At times, someone making a political speech attacking dictatorship is called a traitor, while at other times poems praising democracy are dubbed treasonous. The men with guns used the label of “traitor” to describe Fatima Jinnah, the sister of Pakistan’s founding father, Mohammad Ali Jinnah, despite the fact that she played a prominent role in the historic Pakistan Movement, which called for secession from the British Empire. When she later opposed military dictator Ayub Khan in the 1965 presidential elections, powerful people labeled her an Indian agent and traitor.

Sometimes a traitor goes by the name of Habib Jalib, who wrote poems condemning army action in Dhaka in 1971. The regime of the dictator General Yahya Khan, who ordered the surrender of troops in Dhaka, not only called Jalib a traitor, but threw him in prison.

Others have also been called traitors: Pashtun nationalist Wali Khan and Baluch nationalists Ghaus Bux Bizenjo and Ataullah Mengal–even though these leaders played a key role in framing the 1973 Constitution and had pledged loyalty to Pakistan under that Constitution.

Zulfikar Ali Bhutto, he who gave us the 1973 Constitution, was also labeled a traitor. His elected government was toppled and he, too, was later dubbed an Indian agent. He was then falsely implicated in a murder case and sent to the gallows. It was during the regime of General Zia-ul Haq, the military dictator who hanged Bhutto, that India occupied the heights of Siachen, the disputed glacier region in Kashmir.

During this period, politicians like Benazir Bhutto and Maulana Fazlur Rehman, poets like Faiz Ahmed Faiz, Ahmed Faraz, and my father Waris Mir, and countless political workers, journalists, poets, and writers, were all labeled traitors.

Deeming a war fought for the sake of foreign interests “patriotism,” Zia-ul Haq introduced the culture of the Kalashnikov, sectarianism, linguistic and ethnic divisions, and narrow provincialism into the country. To weaken the political forces arrayed against him, Zia doled out guns to certain religious groups, and fatwas declaring people “kaafirs” (non-believers), along with accusations of treachery, also became part of the political discourse.

When another prime minister, Nawaz Sharif, refused to bow before the power of the gun in 1999, his government was toppled and a case lodged against him for hijacking. He, too, was declared a traitor.

Then Akbar Bugti was labeled a traitor, even though he had voted in favor of Pakistan when it was born in 1947. For this, he was driven in his old age to a cave deep in the hills of Baluchistan, which became his final refuge and where, in 2006, he was killed. His death was blamed on General Musharraf, a man who subverted the Constitution of Pakistan–not once, but twice. Musharraf was termed a usurper by the Supreme Court of Pakistan, yet his supporters continue to call Bugti and his family traitors.

Although ostensibly there is democracy in the country today, the men with guns have held democracy hostage. Elected governments and superior courts look helpless in front of the people with guns. Through certain sell-out politicians, maulvis [priests], and intellectuals, those who champion the freedom of the press are, once again, called traitors. The wisdom of those sell-out individuals seems to be tied to the laces of the heavy boots.

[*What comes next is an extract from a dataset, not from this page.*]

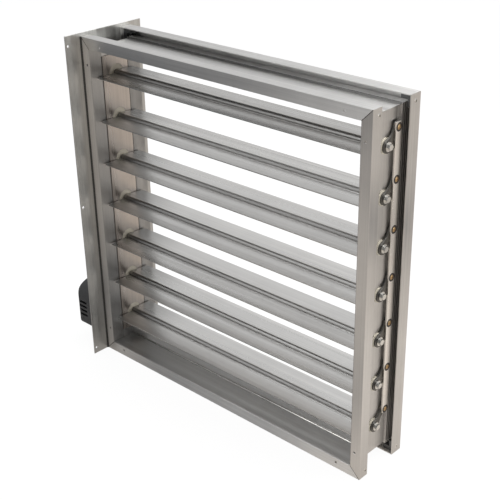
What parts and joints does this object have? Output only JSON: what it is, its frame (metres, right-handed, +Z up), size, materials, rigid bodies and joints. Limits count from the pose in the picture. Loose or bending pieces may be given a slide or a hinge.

Today, I do not seek to address those who have sold their consciences to the enemies of democracy, but to address you, the men with guns, directly. I want to tell you that only a person like me who has suffered bullet wounds on his own body can feel the importance of the sacrifice of our brave soldiers. I, too, salute the sacrifices of our brave soldiers for the defense of the country.

But remember, these men offer sacrifices for my country–not the protection of the unconstitutional privileges of a handful of people. You will not be able to hide your crimes behind the sacrifices of our brave soldiers. You represent the past that has fanned repression and injustice and the trampling of the rights of the smaller provinces. I represent the hope that wants to see every institution in Pakistan bound by the Constitution. You believe the Constitution is a joke and every day you betray your contempt for the Constitution. To save a dictator from a trial on treason, you kick up a hue and cry and label others traitors. I believe those who subvert the Constitution are the enemies of Pakistan.

You divide terrorists into “good” and “bad” to confuse the people. I believe in unveiling your deceit. You aim to further your personal interests by handing over the country’s bases to foreign powers, and you allow drone strikes on your own country and say your opportunism is patriotism. I believe such patriotism is a slight on the name of Pakistan. You want to fan a civil war. I believe in peace. You believe in stabbing people in the back. I believe in holding my head high and speaking the truth.

Agreed: You are powerful because you have guns and tanks. But I do not want to beg you for a certificate of patriotism. If Fatima Jinnah could be called a traitor–if Jalib, Bhutto, Faiz, Khan, Mengal, and Bugti were traitors–I accept being called a traitor.

I promise that if you have me declared a traitor by any court, or have a maulvi issue a fatwa for my death, I will not deny your accusation. Your charge will be a favor to me. Whether you hang me like Bhutto, or have me murdered like Bugti, I will not be stopped from speaking the truth.

I want to be murdered at your hands, so I can live on in history. The verdict of who is a traitor cannot be pronounced by a secret agency–but only by history.